И он держался, малодушничал, думал о желтом хлебе и огненно-красном вине, что согревало живот и выгоняло прочь тревожные мысли, о стенах будущей крепости, пахнущих деревом и свежевскопанною землей… и о горбатом, как лошадиное седло, исчерченном рунами камне за спинами его товарищей, и о камнях поменьше, разбросанных вкруг поляны, точно великанская сеть.
Славный лесной улов.
— Он говорит, чтобы мы его не убивали, — подталкивая в спину рукоятью меча, дружинник вел к костру пленного кирьяла, испуганного, простоволосого, в серой, как полуденная тень, домотканой рубахе. — Он говорит, что шел покормить свой сейд[8], сейд своего рода, и не желает нам вреда. Что делать с ним, маршал Торгильс?
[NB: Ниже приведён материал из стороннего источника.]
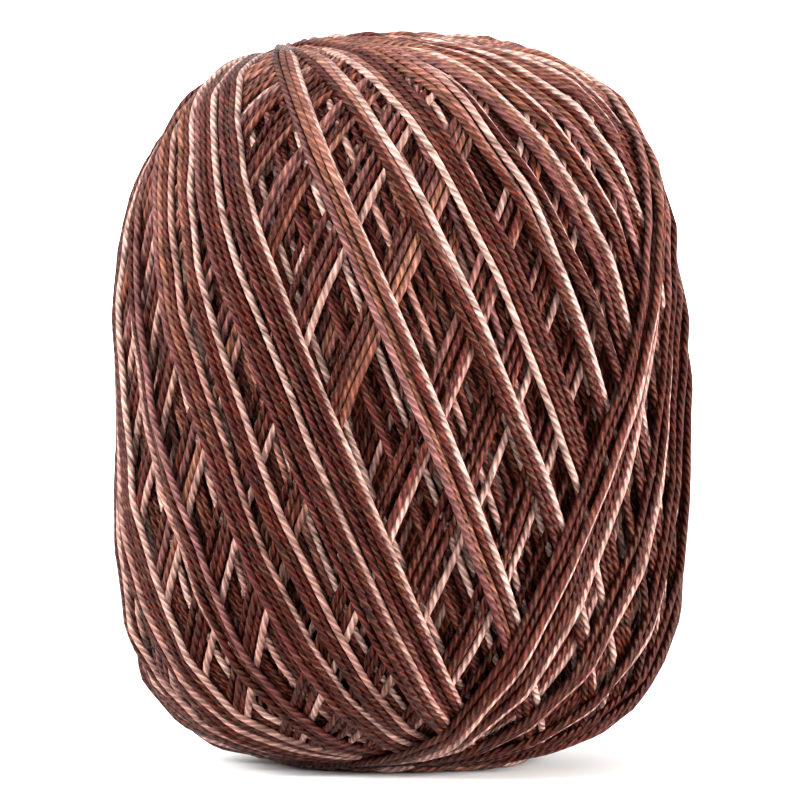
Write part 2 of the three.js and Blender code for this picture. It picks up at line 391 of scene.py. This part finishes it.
def wind():
    """Lays the turns one after another on a map of the height of the surface, and gives each step's height over the
    ball's face, how much of it can be seen at the end, and the share of its round height that it keeps. A turn
    touches the highest of what lies under its middle, is pulled taut, and then raises the map under it."""
    inside = side["r"] > TURNING_RADIUS - MAP_MARGIN
    first, last = side["v"][inside][0], side["v"][inside][-1]
    rows = int((last - first) / CELL) + 1
    heights = np.zeros(rows * CELLS_ROUND)
    newest = np.full(rows * CELLS_ROUND, -1)
    half = THREAD_WIDTH / 2
    across = np.linspace(-half, half, ACROSS_PLACES) * FELT_WIDTH
    probes = across[MIDDLE_PLACES]
    r = np.interp(turn_v, side["v"], side["r"])
    sine = np.clip(turn_radius[:, None] / r, 0, 1)
    cosine = np.sqrt(1 - sine**2)
    falling = np.where(np.arange(STEPS) < HALF_STEPS, 1.0, -1.0)
    room = np.sqrt(np.maximum(r**2 - turn_radius[:, None] ** 2, 1))
    widest_room = np.sqrt(RADIUS**2 - TURNING_RADIUS**2)
    roundness = ROUND_SHARE * np.clip(room / widest_room, LEAST_ROOM, 1) ** CROWDING_POWER
    bend_down = np.interp(turn_v, side["v"], side["bend_down"])
    bend_round = np.interp(turn_v, side["v"], side["bend_round"])
    curve = bend_down * cosine**2 + bend_round * sine**2
    step = TURN_LENGTH / STEPS
    bulge = np.cumsum(np.cumsum(curve, axis=1), axis=1) * step**2
    height = np.zeros_like(turn_v)

    def cells(turn, offsets):
        """Map cells beside each step of a turn, at the given distances to its left."""
        lift = turn_v[turn][:, None] - falling[:, None] * sine[turn][:, None] * offsets
        turned = turn_azimuth[turn][:, None] + cosine[turn][:, None] * offsets / r[turn][:, None]
        row = np.clip(((lift - first) / CELL).astype(int), 0, rows - 1)
        column = (turned / (2 * np.pi) * CELLS_ROUND).astype(int) % CELLS_ROUND
        return row * CELLS_ROUND + column

    rounding = np.sqrt(half**2 - across**2)
    for turn in range(len(turn_v)):
        under = heights[cells(turn, probes)] + rounding[MIDDLE_PLACES] * roundness[turn][:, None]
        height[turn] = taut(under.max(axis=1), bulge[turn])
        crown = height[turn][:, None] + rounding * roundness[turn][:, None]
        covered = cells(turn, across).ravel()
        np.maximum.at(heights, covered, crown.ravel())
        newest[covered] = turn
    seen = np.stack([(newest[cells(turn, across)] == turn).mean(axis=1) for turn in range(len(turn_v))])
    spare = level_out(heights.reshape(rows, CELLS_ROUND)).ravel()
    middle = across[ACROSS_PLACES // 2 : ACROSS_PLACES // 2 + 1]
    height -= np.stack([spare[cells(turn, middle)[:, 0]] for turn in range(len(turn_v))])
    return height, seen, roundness


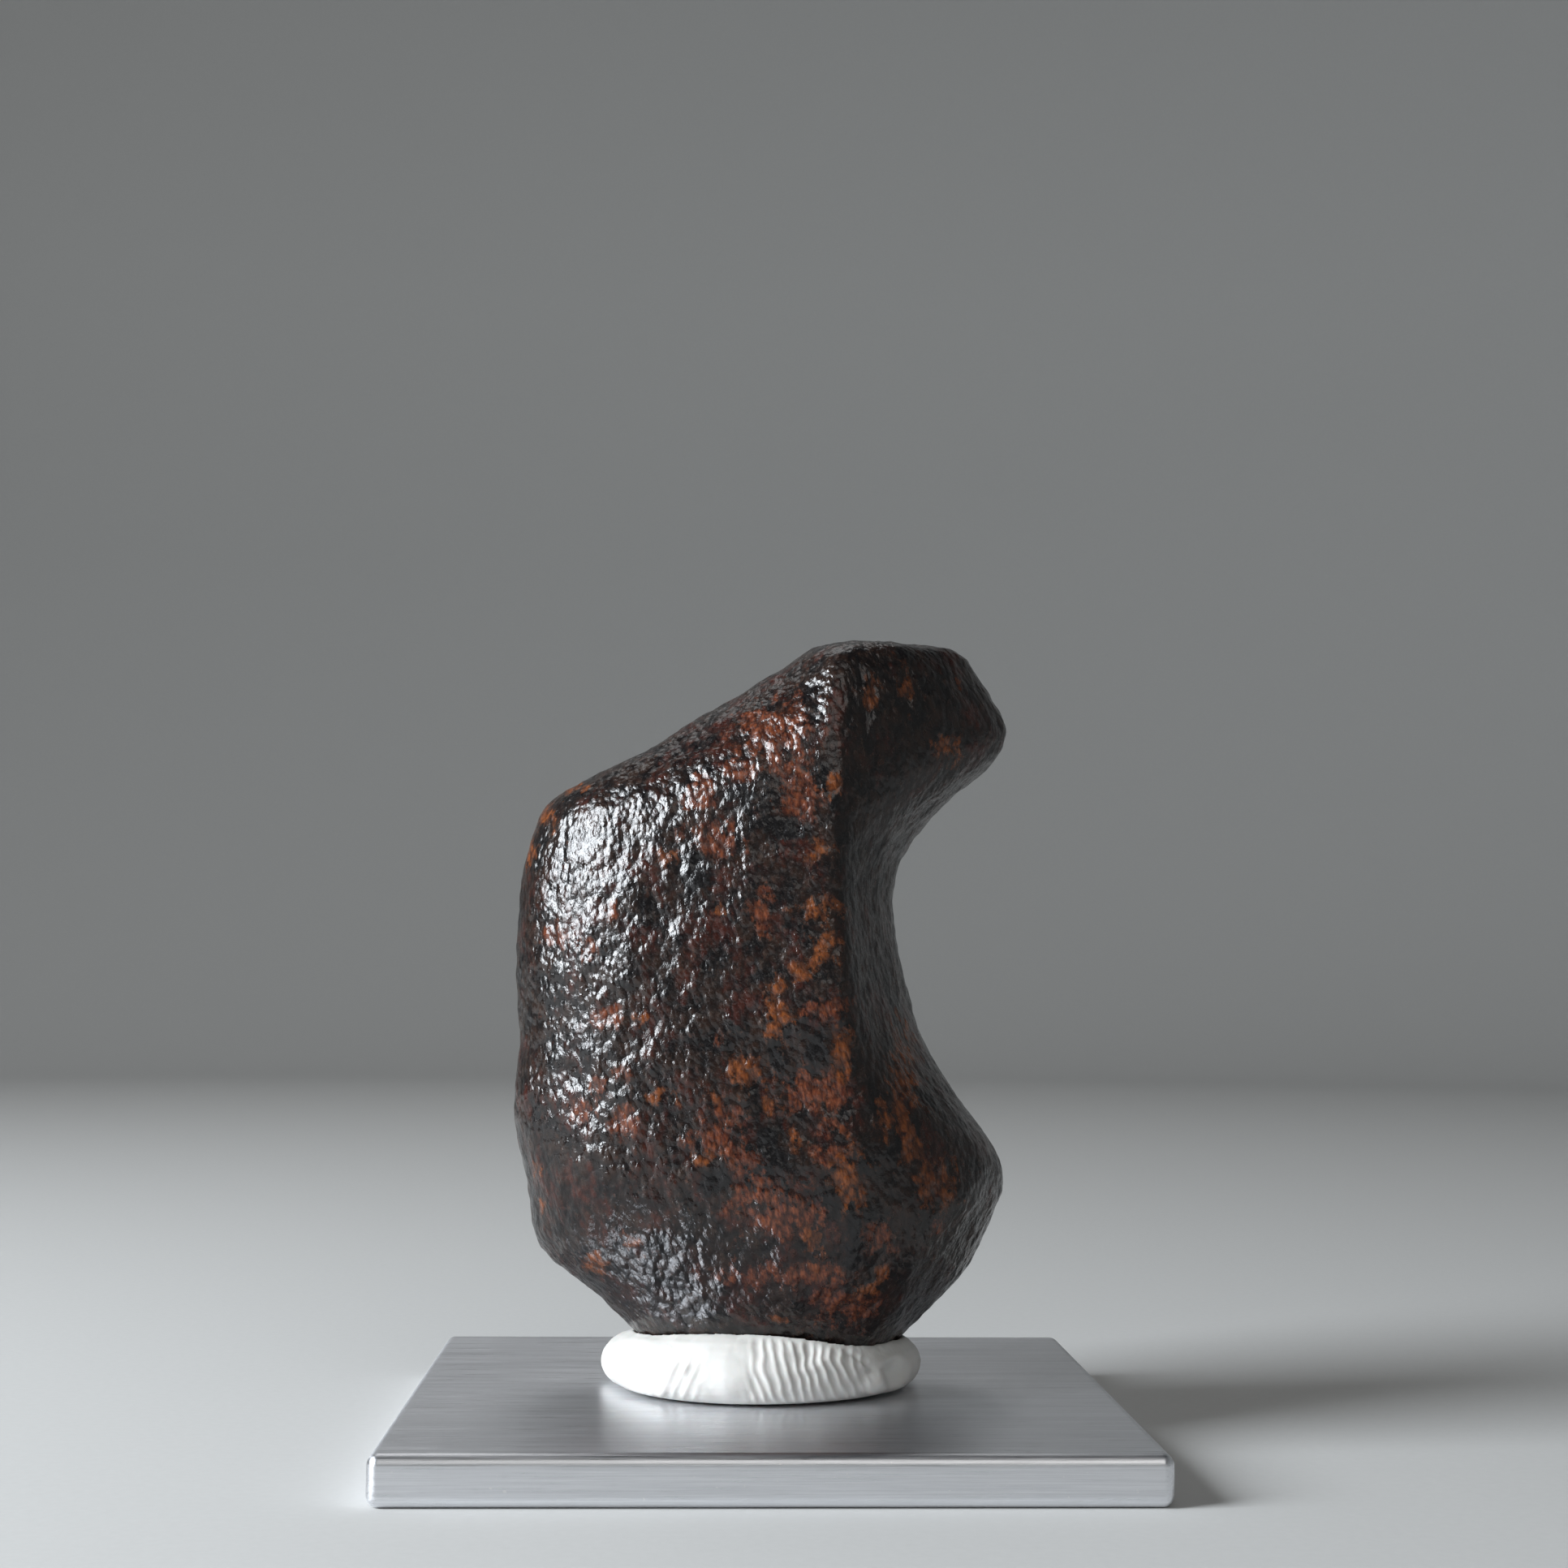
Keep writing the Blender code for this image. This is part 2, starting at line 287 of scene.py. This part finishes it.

Свеям урон наносили огромный козни карелов — язычников темных…— Что делать, говорите? Дать сейду пищу, как он и желал. Связать языки камням его поганою кровью! Чтобы ни зверь лесной, ни птица перелетная не выдали русским наших дорог! Словно орех, лишенный скорлупы, отряд наш, лишенный крепости, и всякому войску будет он по зубам… Клаус Стефансон, возьми свой меч, и отсеки голову вражескому лазутчику. Прямо здесь, на его богу противном камне. — На лбу маршала вздулись багровые жилы, хриплый, точно воронье карканье, голос его взметнулся над елями, и лес молчал ему в ответ — зверь, затаившийся в ожидании, тяжелобокий и серолапый, и тонкая струйка крови на бледной щеке кирьяла жгла, словно огонь, и Клаус поднял меч, и, толкнув пленника на камень, рубанул наотмашь.
И лес закричал.
Острым, как сталь меча, протяжно-звериным воем вспорол тишину от края до края поляны, потоками огненно-красного тек в серую, истоптанную траву, и тени, рогатые, многохвостые, дрожа, тянули из-за камней длинно-змеиные руки, шершавыми волчьими языками лизали ладони Клауса, оставляя на коже угольно-черные метки. И душной приливной волной серый накрыл костер и камни, маршала Торгильса и дружинников, и, хватая воздух ртом, точно рыба, выброшенная на берег, Клаус опустился на траву, и тени плясали над ним, взявшись за руки, в бесконечно черной ночи.
А потом он открыл глаза.
* * *
— Очнулись, голубчик? Ну, нельзя же так себя запускать, работа, я понимаю, коммунистические стройки, хе-хе… — поблескивая стеклышками пенсне, врач в белом щупал ему пульс, и кафельные стены палаты были белы, как снег, и потолок сверкал ослепительно белым, и снежно-белое одеяло укутывало Степанченко, точно огромный сугроб, и красному не было места в этом стерильно-тихом мире. Степанченко хотел спать, впервые как следует отоспаться за две недели раскаленно-красных кошмаров, но врач не давал — спрашивал какие-то глупые вопросы, о контакте с инфекционными больными, о заболеваниях психического характера среди родственников, Степанченко отвечал односложно и невпопад, и врач, досадливо махнув рукой, оставил его, и Степанченко снова уснул.